In 2011 comments on the proposed HHS rule, some physician organizations sought assurances that patients would be sent their results after ordering doctors received them. They also asked federal regulators to distinguish between routine matters such as lipid panels and tests for cancer, pregnancy status, or sexually transmitted diseases. But the HHS stuck to its guns, concluding in the rule that 30 days should be “ample time to ensure providers receive sensitive test reports before the patient and to allow providers to counsel individuals on the test reports.”

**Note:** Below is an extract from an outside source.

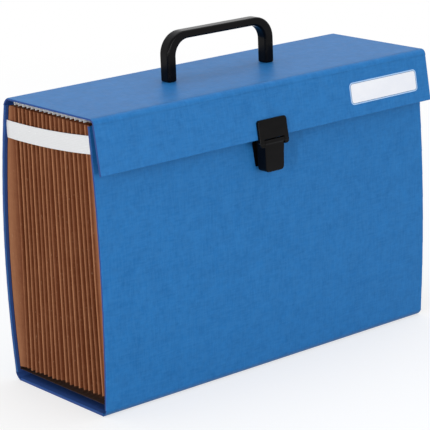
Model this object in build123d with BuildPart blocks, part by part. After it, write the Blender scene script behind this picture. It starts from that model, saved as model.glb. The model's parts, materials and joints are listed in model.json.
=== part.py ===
from build123d import *
from math import cos, hypot, radians, sin, sqrt
import os

os.makedirs("parts", exist_ok=True)

# Whole case, in millimetres: X across, Y from front to back, Z up from the table
case_width = 375.0
base_depth = 134.0
case_height = 257.8
board = 2.6
crease_cloth = 0.8
edge_round = 0.5

# Front and back walls, bowed outwards by the papers' weight
front_crease_run = 5.5
front_crease_rise = 6.0
back_crease_run = 6.9
back_crease_rise = 6.5
front_lean = 2.5
front_bow = 5.0
back_lean = 8.5
back_bow = 9.2
lining = 0.8
lining_foot = 6.0

# Lid, with the crease that joins it to the back wall, and its splayed flap
lid_thickness = 1.8
lid_overhang = 1.8
lid_reach = 1.0
lid_crease_run = 9.0
lid_crease_drop = 7.5
flap_crease_run = 5.3
flap_crease_drop = 4.8
flap_length = 42.0
flap_splay = 9.0

# Bellows: dividers with index strips, between two folded sides and a folded floor
divider_count = 17
divider_card = 0.8
back_pocket = 8.1
front_pocket = 8.8
divider_foot = 13.0
divider_drop = 1.0
index_card = 0.4
index_height = 14.0
index_rise = 5.7
index_overhang = 0.4
index_clearance = 1.8
finger_dip_width = 140.0
finger_dip_depth = 7.0
kraft = 0.5
ridge_inset = 3.5
pleat_depth = 8.0
floor_pleat_depth = 3.9
glue_land = 1.2
gusset_foot = 12.0
gusset_drop = 0.7
flange_width = 9.0
floor_flange_height = 8.0
floor_end_clearance = 1.0

# Elastic bands outside the bellows
strap_width = 15.5
strap_thickness = 0.8
strap_back_drop = 20.9
strap_middle_drop = 20.3
strap_front_drop = 15.8
strap_tab = 15.0
strap_clearance = 1.2
lining_notch_clearance = 0.5

# Carrying handle and what holds it
handle_y = -3.4
handle_width = 121.5
handle_height = 43.0
handle_depth = 12.0
handle_leg = 9.5
handle_bar = 7.0
handle_outer_corner = 20.0
handle_inner_corner = 14.5
handle_edge_round = 2.0
handle_foot_round = 1.6
screw_radius = 1.5
screw_length = 16.0
screw_clearance = 0.1
screw_head_radius = 3.6
screw_head_height = 0.6
plate_thickness = 0.8
plate_width = 14.0
plate_end = 8.0

# Latch: a plate on the flap, a lever on a pin, and a strike on the front wall
latch_x = -5.4
latch_plate_width = 33.0
latch_plate_height = 24.0
latch_plate_thickness = 2.4
latch_plate_drop = 7.5
latch_plate_corner = 3.0
latch_edge_round = 0.6
latch_screw_spacing = 22.0
latch_screw_rise = 11.0
latch_screw_bite = 1.6
latch_screw_radius = 1.2
pin_radius = 0.9
pin_clearance = 0.05
pin_drop = 3.5
pin_out = 0.2
pin_length = 31.0
knuckle_radius = 2.6
knuckle_gap = 0.4
lever_width = 22.0
lever_foot_width = 20.5
lever_height = 26.4
lever_corner = 3.5
lever_wall = 1.8
lever_out = 2.0
lever_foot_depth = 10.6
lever_floor = 3.4
lever_air = 0.8
lever_round = 0.8
strike_width = 15.0
strike_height = 12.0
strike_thickness = 1.2
strike_top_width = 27.4
strike_foot_width = 22.6
strike_base_height = 10.0
strike_base_corner = 2.0
strike_lip = 1.8
strike_reach = 8.0
strike_gap = 0.5
rivet_radius = 1.2
rivet_head_radius = 2.4
rivet_head_height = 0.7
rivet_clearance = 0.1
rivet_spacing = 8.0
rivet_seat = 0.02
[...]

Paris System for Urinary Cytopathology open for input

The American Society of Cytopathology and the International Academy of Cytology are inviting participation in an international effort to standardize the terminology for reporting urinary tract cytology specimens.

The two organizations are calling for responses to a series of online statements. The responses will guide those building the glossary of terms and the requisite criteria for the terminology.

The idea to create a standardized terminology originated with ASC members, led by Dorothy Rosenthal, MD, of the Johns Hopkins Department of Pathology, and Eva Wojcik, MD, of the Loyola University Stritch School of Medicine Department of Pathology. The idea was developed further last May by ASC and IAC members at the 18th International Congress of Cytology in Paris. The terminology under development is known as the Paris System for Urinary Cytopathology.